This is how I would die
into the love I have for you:
As pieces of cloud
dissolve in sunlight. ―Rumi


Werifesteria: To wander longingly through the woods in search of mystery. (No one seems to know if this is an actual Old English word, as the internet says, but I don’t really care. It’s a word now.)


“Keep open and aware directly to the urges that motivate you. Keep the channel open. There is no satisfaction whatever at any time. There is only a queer, divine dissatisfaction, a blessed unrest that keeps us marching and makes us more alive” ―Martha Graham


“When Paul said, ‘Help those women who labor with me in the Gospel,’ he certainly meant that they did more than pour out tea.” ―Julia Foote


In Japanese (again, according to the internet), tsundoku means, “the act of buying books and not reading them, leaving them to pile up.”

Will

final.jpeg

I will.

That should fill
the task list of the day.
Just say,
“I will.”

Then make that happen.
Make your will into a thing
Let it sing.
Give it ground.

Cast your boundaries around you:
east and south and west and north.
Go forth
and do your will.

TOMORROW’S PROMPT:
If we follow the patterns set out for the Fool, she usually meets the Empress before encountering the Emperor. Perhaps my own Fool’s journey took let the Subconscious take the wheel on that one–I have so many poems to edit and revise and work up that it will be more than a summer’s work to get them into workable order for publication. I need the Emperor’s good structure and boundaries. So tomorrow, let’s invoke his soul-mate the Empress: fecund and fertile, nurturing and warm, she supports the Fool’s creative nature, offers the soil and sustenance to build and make.  She embodies the archetype of the mother: fertile, nurturing, supportive, and happily creative. Tomorrow’s poem will be in her realm.

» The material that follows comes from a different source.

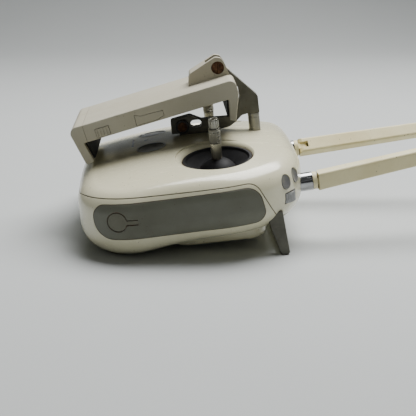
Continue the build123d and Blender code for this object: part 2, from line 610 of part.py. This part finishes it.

I am taking these prompts very deliberately this season, to be not only the spark of poems, but to take me deeper into contemplation, to gauge and assess where I am on my own Fool’s Journey, to look for the challengers and the allies, and those who fill both roles at once.

Gratitude List:
1. Cool breezes in the the classroom window.
2. Laughter. It’s sort of like a cool breeze coming in the window.
3. The wisdom and contemplation of poetry.
4. Rainbows
5. When they “get” it. There are some days when I feel as though I am beating my head against a wall to get some new concept across. Sometimes, even in a different class on the same day, everyone seems to get it, like I have opened a line from me to them, and they just absorb the new material like sponges. Today, with the very dry subject of citing sources in MLA 8 style, for instance.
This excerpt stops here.